**Direction**
Set down exactly the lines of the listing below, please, beginning with the first and ending with the line that holds "a fur tuft.".

**Data shown**

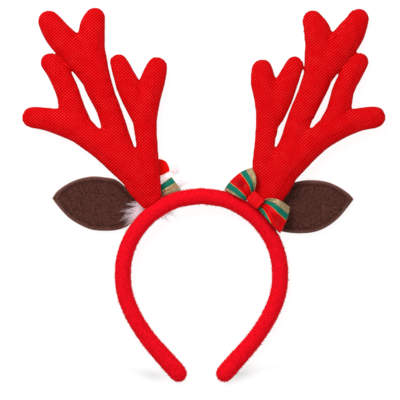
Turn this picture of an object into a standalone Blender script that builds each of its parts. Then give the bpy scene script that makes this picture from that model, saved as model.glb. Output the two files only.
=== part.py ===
"""Reindeer antler headband with felt ears, ribbon bows, a small hat and a fur tuft.

The headband lies on its back on the floor z = 0, with its front up. Seen from above it shows
its front: +X is to the viewer's right and +Y is up. Its two slopes meet at the band's top like
a shallow roof, so it rests on the band's ends and on the backs of the antler tips.
The origin is on the floor under the middle of the outline. Metres.
"""

import math

import bmesh
import bpy
from mathutils import Matrix, Vector

MM = 0.001
GAP = 0.3 * MM

# Overall layout
ROOF_SLOPE = math.tan(math.radians(5.0))
FLOOR_TRIM = 20.0 * MM

# Band: a padded tube
BAND_RADIUS = 6.4 * MM
BAND_MIDDLE_X = -1.8 * MM
BAND_END_HEIGHT = 5.9 * MM
# Columns: half width from the band's middle, y; millimetres, from the top to an end
BAND_LINE = [
    (0.0, -1.6),
    (19.2, -4.3),
    (34.8, -12.2),
    (46.4, -22.0),
    (56.5, -36.4),
    (61.5, -51.0),
    (62.8, -63.0),
    (62.0, -76.0),
    (58.2, -89.0),
    (50.9, -103.6),
    (40.7, -118.0),
    (28.2, -132.4),
    (18.6, -143.4),
]

# Antlers: stuffed limbs that run into each other
LIMB_DEPTH_RATIO = 0.64
ROOT_Y = -12.0 * MM
FULL_Y = 32.0 * MM
ROOT_PINCH = 0.70
ANTLER_FOOT_Y = -3.0 * MM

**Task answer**
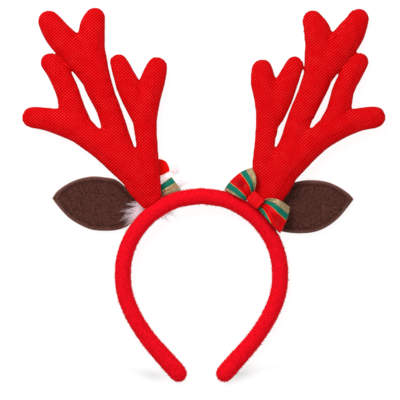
Turn this picture of an object into a standalone Blender script that builds each of its parts. Then give the bpy scene script that makes this picture from that model, saved as model.glb. Output the two files only.
=== part.py ===
"""Reindeer antler headband with felt ears, ribbon bows, a small hat and a fur tuft.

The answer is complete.